Opponents of the proposed Atlanta public safety training center are delivering more than 100,000 petition signatures to the city Monday as part of an effort to put a referendum on the ballot about the future of the facility.

If the 116,000 signatures are verified, 95.5 WSB’s Bill Caiaccio reports opponents hope a judge will stop construction until the issue is decided at the ballot box.

The effort is led by the Cop City Vote Coalition, whose members have been collecting signatures for almost three months.

The coalition’s march at City Hall comes days after the Georgia Attorney General’s Office announced an indictment charging more than 60 protesters with violating the state’s RICO act.

According to The Atlanta Journal Constitution, most of those indicted had previously been arrested in other protests and were charged with domestic terrorism.

Kamau Franklin, a community leader involved in the referendum effort, told The AJC that opponents believe Attorney General Chris Carr is doing this for his own political purposes. “I think it has no legal basis to stand and no factual basis to be anything close to RICO charges against a whole movement of people trying to exercise their First Amendment and constitutional rights to fight against Cop City,” Franklin added.

During a press conference announcing the indictments, The AJC’s Jozsef Papp reports Carr said his office is simply enforcing the laws of the state.

“As you can tell in this indictment, this is about violent acts plain and simple,” Carr said. “The individuals who have been charged, are charged with violent acts.
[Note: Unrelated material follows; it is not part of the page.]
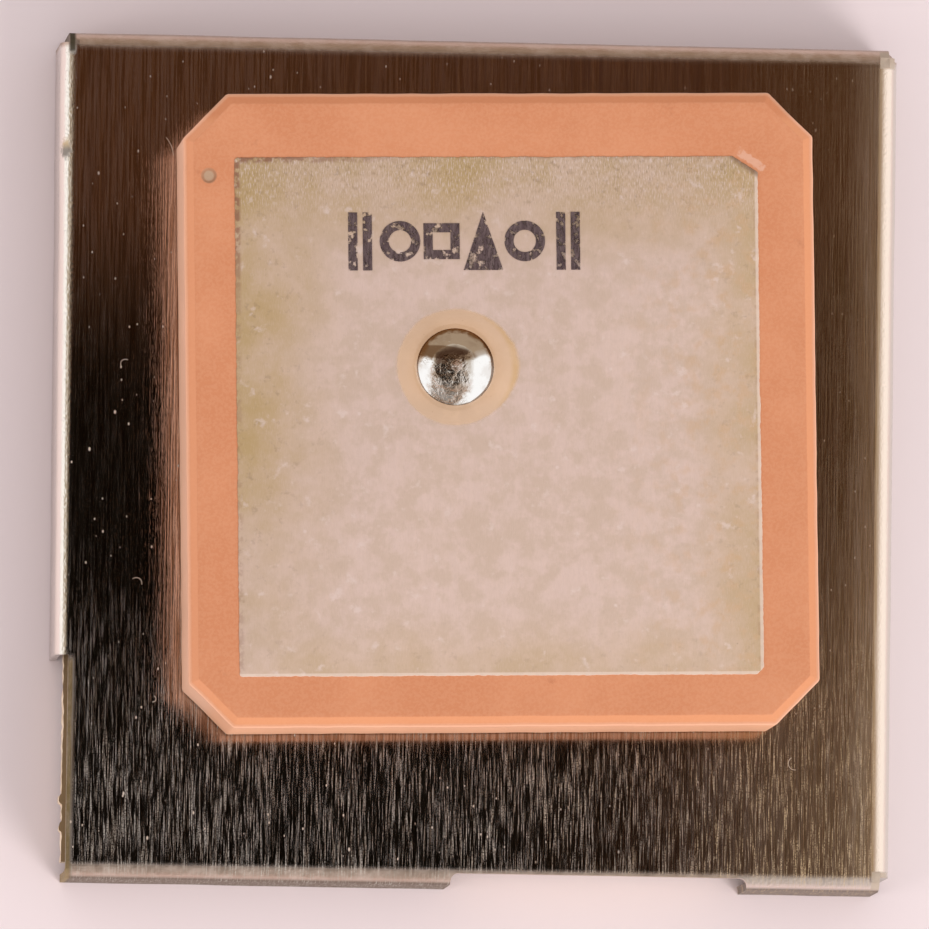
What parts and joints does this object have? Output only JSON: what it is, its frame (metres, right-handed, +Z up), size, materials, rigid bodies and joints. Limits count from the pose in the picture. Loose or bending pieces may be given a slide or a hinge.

We feel very good about our case and we will continue to prosecute it to the best of our ability.” Read more here.

Last Thursday, September 7, five protesters were arrested after chaining themselves to construction equipment at the Atlanta public training center in DeKalb County.

Nearly two dozen protesters also lined the site in unincorporated DeKalb County, The AJC’s Riley Bunch writes, in opposition to the 85-acre facility. “They chanted ‘Cop City will never be built’ as law enforcement officers amassed,” Bunch adds. “The crowd called the effort ‘the people’s injunction’ to halt construction.”

Protester organizer Mary Hooks tells The AJC the arrested individuals “were bold enough and courageous enough to issue the people’s injunction.”

Hooks adds, “If we cannot find justice in the courts, we will take it in the street.”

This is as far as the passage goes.